Altay halklarının önce Tibet ve Çin arasında, kuzeyde Sibirya’ya kadar uzanan bir bölgede yaşamış oldukları sanılır. Bu göçebe halklardan Türk ve Moğolların, Mançu-Tunguzlara oranla çok daha uzak yerlere eriştikleri kesindir. Altay dillerine ilişkin ilk kayıtlar. İS 8. yüzyıla aittir. Bu nedenle söz konusu dillerin önceki dönemlerinin karşılaştırmalı olarak incelenmesi çok güçtür. Değişik yazı sistemlerinin kullanılmış olduğunu gösteren kanıtlar vardır. Bunlardan ilki Türk kavimlerine aittir ve Sami kökenli olduğu sanılmaktadır. Türk dillerine ait en eski kayıtlar olan Orhun Yazıtları, İç Asya kökenlidir. Moğol dillerine ilişkin ilk kayıtlar 1225’ten kalmadır; önemli bir belge olan Moğolların Gizli Tarihi de aynı yüzyılda yazılmıştır. Mançu-Tunguz ailesinden yalnızca Mançu diline ait kayıtlar vardır. En eski belge 17. yüzyıldan kalmadır ve Çin’de, o dönemdeki 20. yüzyıla değin sürecek olan güçlü Mançu egemenliğini yansıtır.

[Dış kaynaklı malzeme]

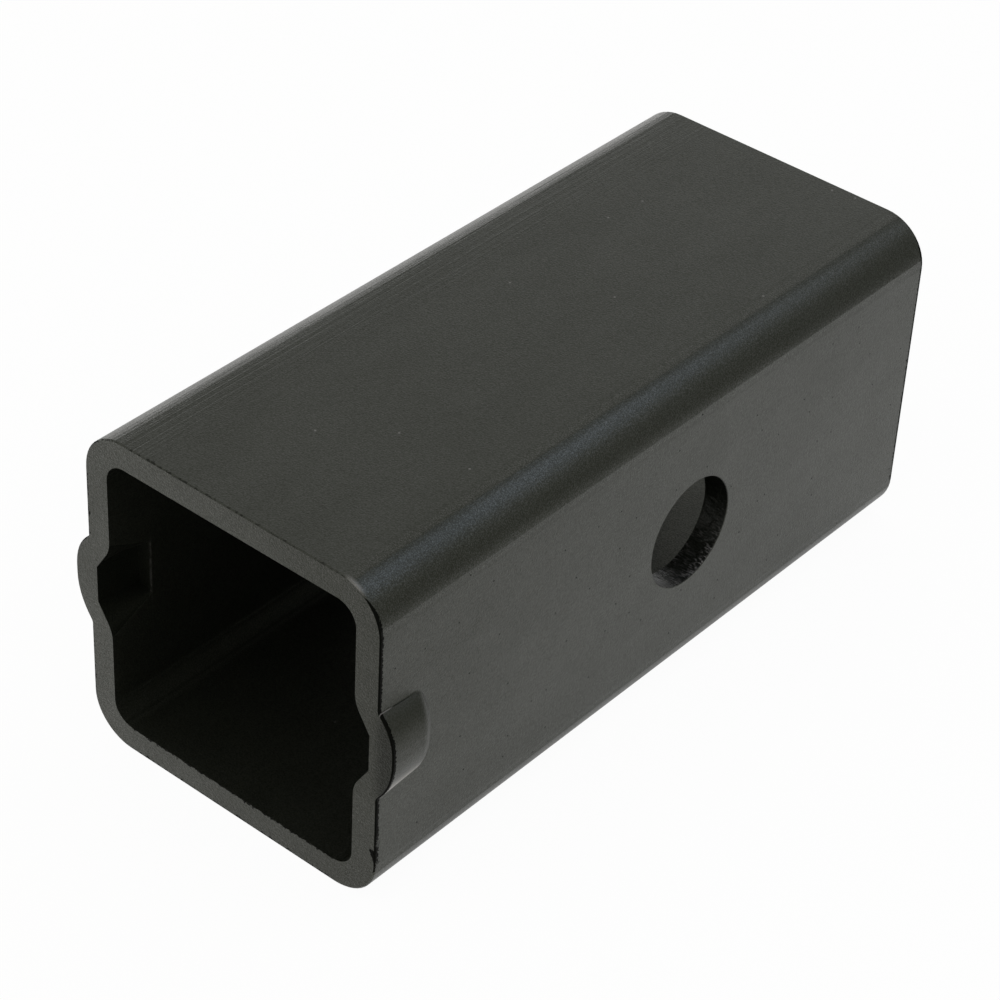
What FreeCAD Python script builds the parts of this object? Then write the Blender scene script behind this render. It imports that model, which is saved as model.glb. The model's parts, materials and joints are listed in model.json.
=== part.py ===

I. Dünya Savaşı’ndan sonraki dönemde Altay dillerinde çarpıcı değişiklikler olmuştur. Savaş sonrasında yeni siyasal birimler kurulmuş ve bunların yaşaması için dillerinde yazı reformları yapılması kaçınılmaz olmuştur. Halkın okuma yazma bilmediği yerlerde yeni yazı dillerinin geliştirilmesi gerekmiştir; örneğin Moğol ailesinden Buryat dilinin bir edebiyat dili olarak gelişmesi 1930’ları bulmuştur. Altay dillerinin konuşulduğu ülkelerin tümünde dilleri geliştirmek ve sağlamlaştırmak amacıyla uygulamalara girişilmiştir. Moğolistan, eski SSCB ve Türkiye’de sağlanan değişmeler bugün özellikle belirgindir.